According to Dr. Ashurina Ream of Psyched Mommy, “Rage is like anger on steroids. It feels like it shouldn’t even be in the same category as regular emotions like mad, sad or happy. It’s often set off by little things—the dishwasher not being unloaded, the laundry piling up, the dog needing to go outside—or seemingly nothing at all.”

She goes on to say rage can look like some or all of the following:

  • Snapping at your kids or partners
  • Raising your voice or cursing more than usual
  • Feeling irritable or always on edge
  • Exploding or throwing things when angry
  • Feeling powerless in managing your rage
  • Avoiding important tasks that trigger your rage
  • Experiencing violent thoughts and urges 

It’s often accompanied by intense shame, and it’s fairly common among all families, not just vulnerable ones.

So how do we combat this uncontrollable feeling of anger?

It’s important to note this is a signal your body is giving you something isn't right. It’s time to take inventory of your life and look at where you need help. Are you eating sugar and fast food or are you eating a well-balanced, healthy diet? Are you taking time to exercise or go outside? Do you have friends or family in your life who can help you babysit, cook a meal, or even just sit and pray with you?
 
For many of us, we have the luxury of calling on a community to step in when we are weak but imagine a single mother working two jobs and going to school at night. She's likely doing her best to take care of her kids and to do so, she must sacrifice things like exercise and cooking nutritious meals.

She may not have a community or a healthy family who modeled positive behavior in her life. So when she's dealing with stress, her trauma can surface, and her anger can explode. And if this anger is not kept in check or dealt with, it can quickly lead to child abuse.
 
That’s why Buckner exists. Our Buckner Family Hope Center® programs are located in areas near to vulnerable populations. We offer classes for parents, access to family coaches, counselors and more. We walk alongside families to help prevent the heartache of separation.

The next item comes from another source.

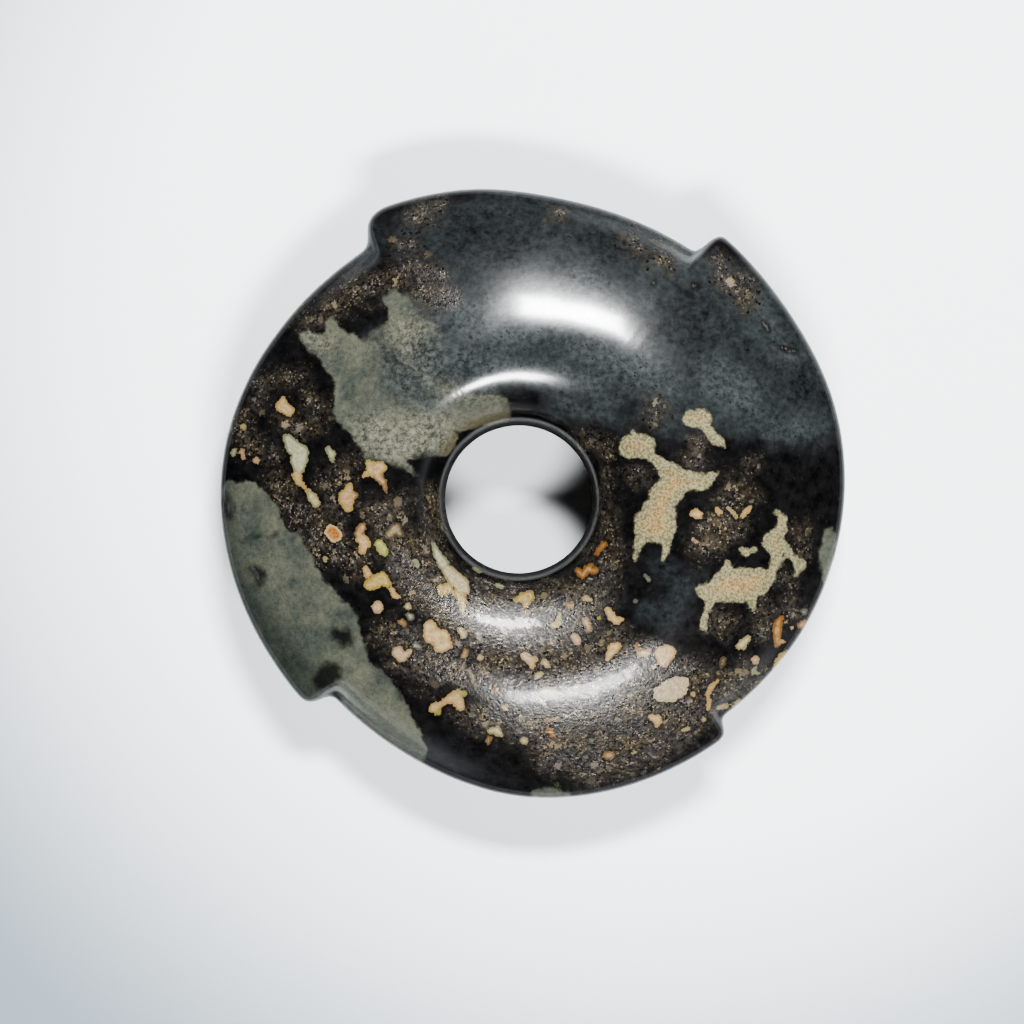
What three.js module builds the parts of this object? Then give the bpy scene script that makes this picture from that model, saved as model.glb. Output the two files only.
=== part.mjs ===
// A jade bi disc with four hooked teeth round its edge, cut from one pebble of dark mottled stone.
// Millimetres, +Z up. The disc lies flat. The origin is on the surface that it rests on, under the middle of
// its outline.
import * as THREE from "three";

// Overall sizes. Radii are measured from the hole's axis, where X and Y start while the disc is being cut.
const DISC_RADIUS = 73; // of the circle that the edge swells out from and is notched back to
const DISC_MIDDLE = { x: 3.8, y: 1.3 }; // of that circle: the hole isn't drilled quite in the middle
const THICKNESS = 34; // from crest to crest
const CREST_RADIUS = 37.8; // of the highest ring of each face
const CREST_MIDDLE = { x: 4, y: -1.8 }; // of that ring: the faces are domed round the disc more than the hole
const REST_LAND_WIDTH = 5; // of the flat ring worn along the underside's crest
const REST_LAND_DEPTH = 0.15; // how much the wear has taken off that crest

// The hole is drilled from both faces, so it is narrowest half way through.
const HOLE_WAIST_RADIUS = 17.4;
const HOLE_MOUTH_RADIUS = 18.6;
const MOUTH_BELOW_CREST = 9.2; // how far each mouth lies below the crest of its face
const MOUTH_SLOPE = 50; // degrees, of the face where it meets the mouth
const MOUTH_ROUND = 0.7; // of the softened corner between the face and the hole's wall
const WALL_STEPS = [0.15, 0.65, 1]; // the wall's rings, as shares of the way from mouth to waist

// The outer edge is blunt and rounded over.
const SHOULDER_INSET = 2.4; // from the edge to where the rounding starts
const SHOULDER_HEIGHT = 3.4; // of that start, above the middle plane
const SHOULDER_SLOPE = 35; // degrees, of the face there

// How full the curves of a face are: each handle's length, as a share of the stretch that its curve spans.
const FACE_HANDLES = { mouth: 0.35, insideCrest: 0.38, outsideCrest: 0.22, shoulder: 0.36 };
const ROUNDING_HANDLES = { shoulder: 0.5, edge: 0.75 };

// The edge swells anticlockwise from the floor of a notch, at the angle `from`, to a tooth, at `tip`.
// `swell` is how far it stands out from the disc's circle, at even steps between the two. Past its tip each
// tooth falls to the floor of the next notch.
const SECTORS = [
  { from: 55.2, tip: 115, swell: [-3.6, -3.2, -1.5, 1.8, 4.5] },
  { from: 122.6, tip: 221.5, swell: [-1.9, -0.8, 0.9, 2.3, 2.3, 1.7, 1.4] },
  { from: 227.7, tip: 309.3, swell: [-4.7, -3.3, -0.7, 0.3, 0.8] },
  { from: 313.9, tip: 411.6, swell: [-3.3, -1.4, 0.1, 1.5, 2.1, 2, 3.5] },
];
const TIP_LEAN = 0.78; // how far a tooth leans over its notch, as a share of the fall
const FLOOR_LEAN = 0.52; // how far a notch's floor reaches back under the tooth, as a share of the fall

// In from the edge the swell fades, and its notches fade soonest, so that the faces stay smooth. Each fade is
// the power that it falls with.
const SWELL_FADE = 2.5;
const NOTCH_FADE = 11;
const NOTCH_SMOOTHING = 20; // degrees either way, over which the swell is averaged to lose the notches

// A short flute runs in from each notch on both faces, and fades out.
const FLUTE_LENGTH = 7;
const FLUTE_DEPTH = 0.9; // at the edge
const FLUTE_HALF_WIDTH = 2;
const FLUTE_PLACE = 0.68; // where it lies in the fall from tooth to floor, as a share of that fall

// How finely the solid is faceted.
const STEPS_PER_SWELL = 18;
const STEPS_PER_FALL = 10;
const STEPS_ACROSS_INNER_FACE = 6;
const STEPS_ACROSS_OUTER_FACE = 8;
const STEPS_ROUND_EDGE = 3;

const { clamp, degToRad, euclideanModulo, lerp, smoothstep } = THREE.MathUtils;
const point = (x, y) => new THREE.Vector2(x, y);
const fullTurn = 360;

// The degrees from one angle to another, the shorter way round.
const turnBetween = (from, to) => euclideanModulo(to - from + fullTurn / 2, fullTurn) - fullTurn / 2;

// A point `reach` away from another, in the direction `slope` degrees above the horizontal.
const along = (from, slope, reach) =>
  point(from.x + reach * Math.cos(degToRad(slope)), from.y + reach * Math.sin(degToRad(slope)));

// Each sector's notch: the tooth's angle, the degrees that the edge falls through, and the swell at its
// floor.
const NOTCHES = SECTORS.map(({ tip }, i) => {
  const next = SECTORS[(i + 1) % SECTORS.length];
  return { tip, fall: euclideanModulo(next.from - tip, fullTurn), floorSwell: next.swell[0] };
});

// The outline, one point for each meridian of the solid: (angle in degrees, swell).
function outline() {
  const points = [];
  SECTORS.forEach(({ from, tip, swell }, i) => {
    const { fall, floorSwell } = NOTCHES[i];
    const knots = swell.map((height, k) => point(lerp(from, tip, k / (swell.length - 1)), height));
    const tooth = knots.at(-1);
    const floor = point(tip + fall, floorSwell);
    const rise = new THREE.SplineCurve(knots);
    const drop = new THREE.CubicBezierCurve(
      tooth,
      point(tooth.x + TIP_LEAN * fall, tooth.y),
      point(floor.x - FLOOR_LEAN * fall, floor.y),
      floor,
    );
    points.push(...rise.getPoints(STEPS_PER_SWELL).slice(0, -1));
    points.push(...drop.getPoints(STEPS_PER_FALL).slice(0, -1));
  });
  return points;
}

// For each meridian, the swell that the edge would have there without its notches.
function smoothedSwells(meridians) {
  return meridians.map(({ x: degree }) => {
    const shares = meridians.map(({ x }, i) => {
      const next = meridians[(i + 1) % meridians.length].x;
      const span = turnBetween(meridians.at(i - 1).x, next);
      return span * Math.exp(-((turnBetween(degree, x) / NOTCH_SMOOTHING) ** 2));
    });
    const total = shares.reduce((sum, share) => sum + share);
    return meridians.reduce((sum, { y }, i) => sum + (y * shares[i]) / total, 0);
  });
}

// The upper half of the cross-section, from the edge over the crest to the hole's waist, as (radius, height
// above the middle plane).
function upperSection() {
  const crest = point(CREST_RADIUS, THICKNESS / 2);
  const mouth = point(HOLE_MOUTH_RADIUS, crest.y - MOUTH_BELOW_CREST);
  const lip = along(mouth, MOUTH_SLOPE, MOUTH_ROUND);
  const wall = WALL_STEPS.map((way) => point(lerp(mouth.x, HOLE_WAIST_RADIUS, way), mouth.y * (1 - way)));
  const shoulder = point(DISC_RADIUS - SHOULDER_INSET, SHOULDER_HEIGHT);
  const edge = point(DISC_RADIUS, 0);
  const innerReach = crest.x - lip.x;
  const outerReach = shoulder.x - crest.x;

  const rounding = new THREE.CubicBezierCurve(
    edge,
    point(edge.x, ROUNDING_HANDLES.edge * SHOULDER_HEIGHT),
    along(shoulder, -SHOULDER_SLOPE, ROUNDING_HANDLES.shoulder * SHOULDER_INSET),
    shoulder,
  );
  const outerFace = new THREE.CubicBezierCurve(
    shoulder,
    along(shoulder, 180 - SHOULDER_SLOPE, FACE_HANDLES.shoulder * outerReach),
    point(crest.x + FACE_HANDLES.outsideCrest * outerReach, crest.y),
    crest,
  );
  const innerFace = new THREE.CubicBezierCurve(
    crest,
    point(crest.x - FACE_HANDLES.insideCrest * innerReach, crest.y),
    along(lip, MOUTH_SLOPE, FACE_HANDLES.mouth * innerReach),
    lip,
  );
  return [
    ...rounding.getPoints(STEPS_ROUND_EDGE).slice(0, -1),
    ...outerFace.getPoints(STEPS_ACROSS_OUTER_FACE).slice(0, -1),
    ...innerFace.getPoints(STEPS_ACROSS_INNER_FACE),
    ...wall,
  ];
}

// The lower half, from just past the waist back to the edge. It mirrors the upper, with its crest worn flat.
function lowerSection(upper) {
  const landHeight = THICKNESS / 2 - REST_LAND_DEPTH;
  const [landInside, landOutside] = [-1, 1].map((side) => CREST_RADIUS + (side * REST_LAND_WIDTH) / 2);
  const mirrored = upper.map(({ x, y }) => point(x, -Math.min(y, landHeight))).reverse();
  const land = [point(landInside, -landHeight), point(landOutside, -landHeight)];
  const apart = REST_LAND_WIDTH / 4; // keeps the land's rings clear of their neighbours
  const inside = mirrored.filter(({ x }) => x < landInside - apart);
  const outside = mirrored.filter(({ x }) => x > landOutside + apart);
  return [...inside.slice(1), ...land, ...outside];
}

// Where a point of the plain section lies on the meridian at `angle`. The edge swells by `swell` there, and
// would swell by `smoothed` without its notches.
function placedRadius(radius, angle, swell, smoothed) {
  const crestShift = CREST_MIDDLE.x * Math.cos(angle) + CREST_MIDDLE.y * Math.sin(angle);
  if (radius <= CREST_RADIUS) {
    return radius + crestShift * smoothstep(radius, HOLE_MOUTH_RADIUS, CREST_RADIUS);
  }
  const middleShift = DISC_MIDDLE.x * Math.cos(angle) + DISC_MIDDLE.y * Math.sin(angle);
  const outward = smoothstep(radius, CREST_RADIUS, DISC_RADIUS);
  const nearEdge = Math.min(1, (radius - CREST_RADIUS) / (DISC_RADIUS - SHOULDER_INSET - CREST_RADIUS));
  const swollen = smoothed * nearEdge ** SWELL_FADE + (swell - smoothed) * nearEdge ** NOTCH_FADE;
  return radius + lerp(crestShift, middleShift, outward) + swollen;
}

// How deep the flutes cut a face at a place that lies `inset` in from the edge.
function fluteDepth(degree, radius, inset) {
  const fade = clamp(1 - inset / FLUTE_LENGTH, 0, 1) ** 2;
  const cuts = NOTCHES.map(({ tip, fall }) => {
    const turn = turnBetween(tip + FLUTE_PLACE * fall, degree);
    const aside = (degToRad(turn) * radius) / FLUTE_HALF_WIDTH;
    return FLUTE_DEPTH * fade * Math.exp(-aside * aside);
  });
  return Math.max(...cuts);
}

// The whole disc: a turned ring, each of whose meridians is then moved to its place round the outline.
function discGeometry() {
  const upper = upperSection();
  const section = [...upper, ...lowerSection(upper)];
  const meridians = outline();
  const smoothed = smoothedSwells(meridians);
  const ring = new THREE.LatheGeometry(section, meridians.length);
  const place = ring.getAttribute("position");
  for (let i = 0; i <= meridians.length; i++) {
    const meridian = i % meridians.length;
    const { x: degree, y: swell } = meridians[meridian];
    const angle = degToRad(degree);
    const placed = (radius) => placedRadius(radius, angle, swell, smoothed[meridian]);
    const edge = placed(DISC_RADIUS);
    section.forEach(({ x, y }, j) => {
      const radius = placed(x);
      const depth = fluteDepth(degree, radius, edge - radius) * Math.min(1, Math.abs(y) / SHOULDER_HEIGHT);
      const height = y - Math.sign(y) * depth;
      place.setXYZ(i * section.length + j, radius * Math.cos(angle), radius * Math.sin(angle), height);
    });
  }
  ring.computeVertexNormals();
  ring.computeBoundingBox();
  const middle = ring.boundingBox.getCenter(new THREE.Vector3());
  return ring.translate(-middle.x, -middle.y, -ring.boundingBox.min.z);
}

const stone = new THREE.MeshStandardMaterial({ color: 0x343a3b, roughness: 0.3, metalness: 0 });
const disc = new THREE.Mesh(discGeometry(), stone);
disc.name = "bi_disc";

const group = new THREE.Group();
group.add(disc);

export default group;
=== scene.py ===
import cmath
import math

import bmesh
import bpy
import numpy as np
from mathutils import Euler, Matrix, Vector, noise
from mathutils.bvhtree import BVHTree


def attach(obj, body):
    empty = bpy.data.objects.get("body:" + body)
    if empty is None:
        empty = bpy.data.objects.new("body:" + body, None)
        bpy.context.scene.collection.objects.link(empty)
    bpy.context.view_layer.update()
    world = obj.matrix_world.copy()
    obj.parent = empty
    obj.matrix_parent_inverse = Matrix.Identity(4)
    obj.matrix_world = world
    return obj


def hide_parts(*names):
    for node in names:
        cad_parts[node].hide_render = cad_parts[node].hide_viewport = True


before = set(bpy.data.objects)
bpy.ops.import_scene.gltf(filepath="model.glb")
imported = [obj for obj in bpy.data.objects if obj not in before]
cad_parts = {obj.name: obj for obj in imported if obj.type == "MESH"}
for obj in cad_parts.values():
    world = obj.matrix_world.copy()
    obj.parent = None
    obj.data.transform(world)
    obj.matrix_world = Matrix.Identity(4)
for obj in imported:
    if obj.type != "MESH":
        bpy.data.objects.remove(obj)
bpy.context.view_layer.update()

# The disc of polished stone on a pale floor. Sizes and places are in millimetres, and MM turns them into metres.
MM = 0.001

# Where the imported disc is. Its middle plane runs through its edge.
HOLE_AXIS = (-3.33, -1.46)
EDGE_HEIGHT = 16.85
BORE_RADIUS = 18.4  # within it the stone is drilled, and not polished, and its colour carries a little painted shade
MOUTH_SPAN = 19  # from the hole's axis to where the faces' rings start, just outside its mouths

# The view: straight down, from this far above the edge, on a frame this wide there.
EYE_ABOVE_EDGE = 650
FRAME_WIDTH = 244.4
EYE_FROM_AXIS = (-1.6, -3.0)
SENSOR_WIDTH = 36

# The fine skin: how many rings each part of the cross-section gets, and how many meridians run round it.
MERIDIANS = 600
RINGS = {"top": 98, "rim": 12, "underside": 38, "wall": 11}
SKIN_EDGE_INSET = 1.0  # from the edge to the last ring of a face
RIM_SHARE = 0.85  # how much of the edge's height the rim's rings take up
WALL_SHARE = 0.93  # the same for the hole's wall

# The polish follows the hand: slow waves, and a slight orange peel where the stone is grained.
WAVES = ((16, 0.10), (6, 0.018))  # (length, height)
GRAIN_RELIEF = (0.9, 0.03)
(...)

How can you walk alongside families?

  1. Volunteer at one of our Family Hope Center locations through events or classes.
  2. Look for a single parent or family who may need help with meals.
  3. If you notice a friend or coworker who seems stressed, offer to buy them a coffee and ask how they are really doing.
  4. And if you see signs of possible child abuse, report abuse or neglect online, call the Texas Abuse Hotline at 1-800-252-5400 or 911 if it's an emergency.

Stand up for children by standing by their parents. Together we can make a difference.